169.  Our answer to the question posed before us, is that the amounts paid by resident Indian end-users/distributors to non-resident computer software manufacturers/suppliers, as consideration for :he resale/use of the computer software through EULAs/distribution agreements, is not the payment of royalty for the use of copyright in the computer software, and that the same does not give rise to any income taxable in India, as a result of which the persons referred to in section 195 of the Income-tax Act were not liable to deduct any TDS under section 195 of the Income-tax Act. The answer to this question will apply to all four categories of cases enumerated by us in paragraph 4 of this judgment

170. The appeals from the impugned judgments of the High Court of Karnataka are allowed, and the aforesaid judgments are set aside. The ruling of the AAR in Citrix Systems (AAR) (supra) is set aside. The appeals from the impugned judgments of the High Court of Delhi are dismissed.

16. Considering the facts of the case in hand in totality in light of the judgment of the Hon’ble Supreme Court,, we set aside the findings of the ld. CIT(A) and direct the Assessing Officer to delete the impugned addition.”

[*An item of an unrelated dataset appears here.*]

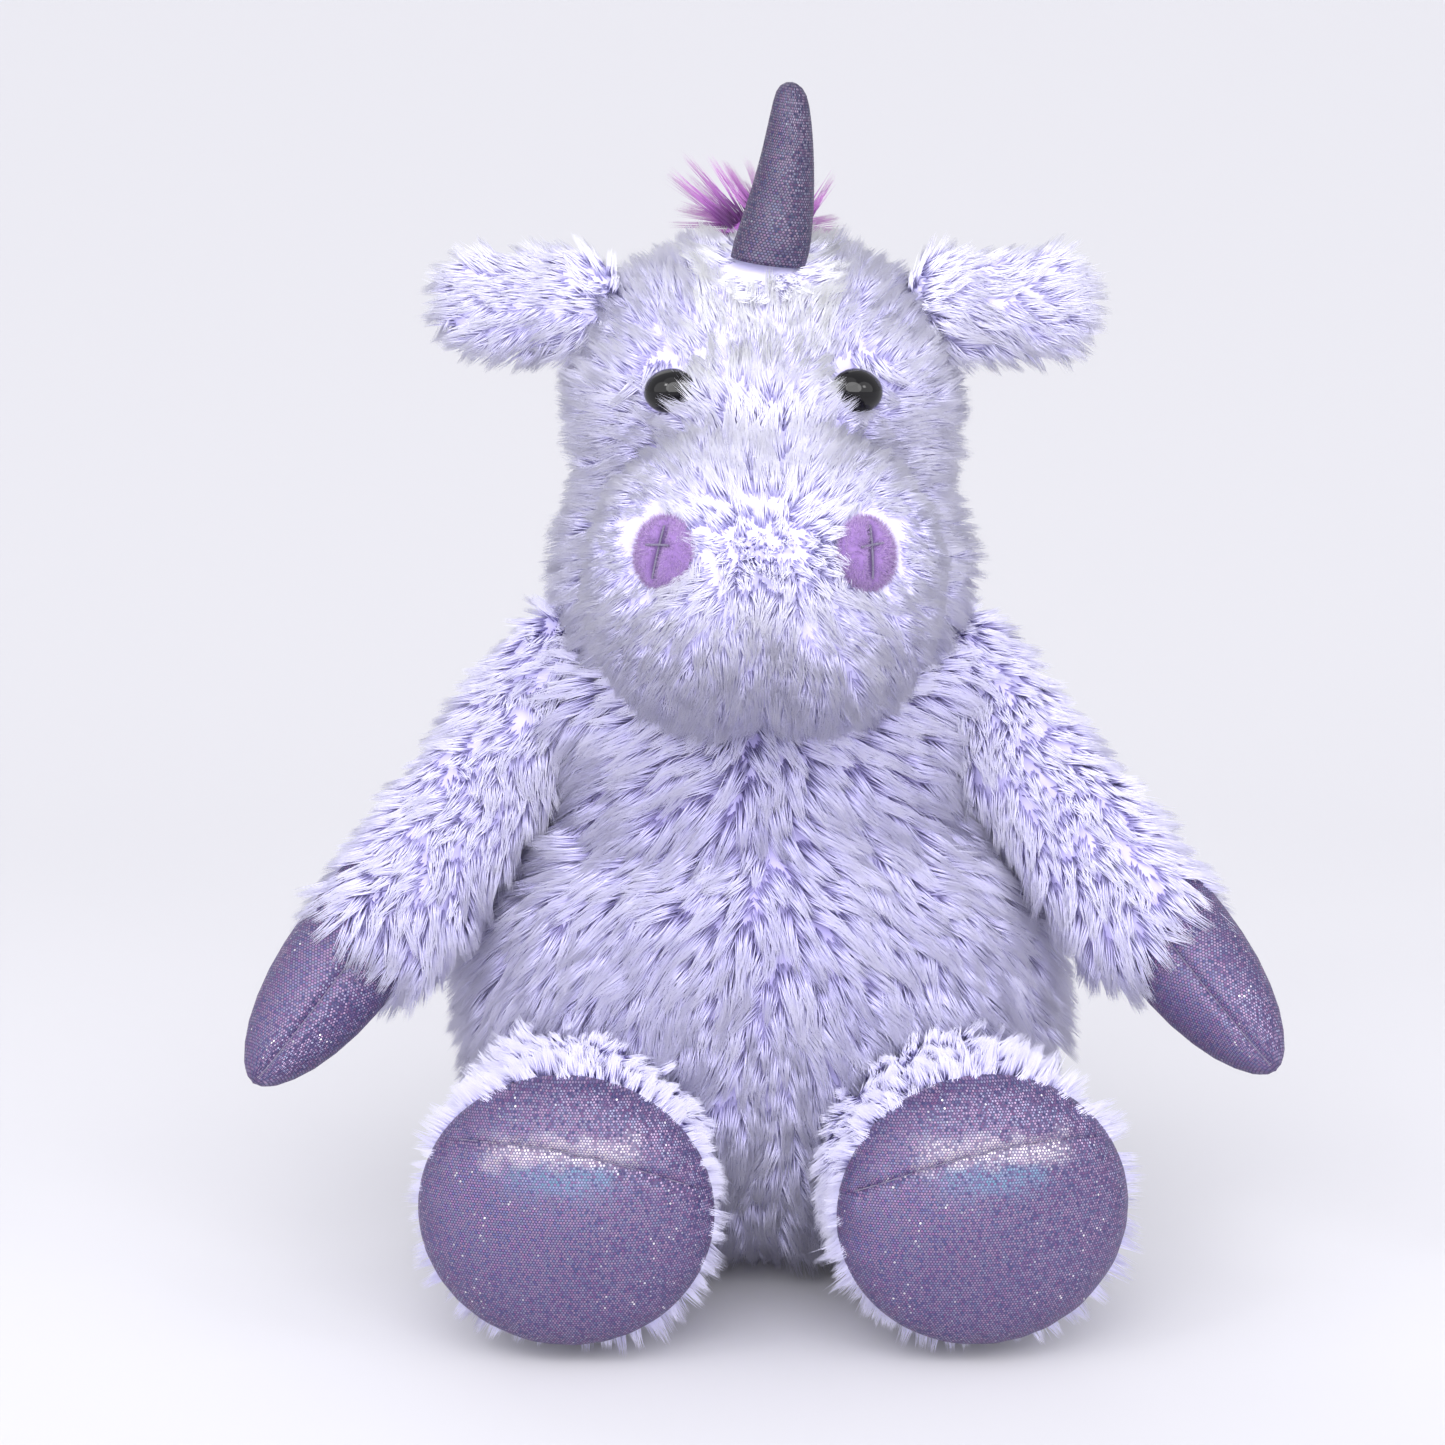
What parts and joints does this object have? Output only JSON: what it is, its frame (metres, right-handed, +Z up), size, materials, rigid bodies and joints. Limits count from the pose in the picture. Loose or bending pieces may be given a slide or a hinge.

10. In view of the aforesaid, we hold that the amount received by the assessee, being not in the nature of royalty under Article 12(3) of the treaty, cannot be brought to tax in India in absence of a Permanent Establishment. Accordingly, we direct the Assessing Officer to delete the addition. The other grounds, being consequential or premature, are dismissed.

11. In the result, the appeal is allowed, to the extent indicated above.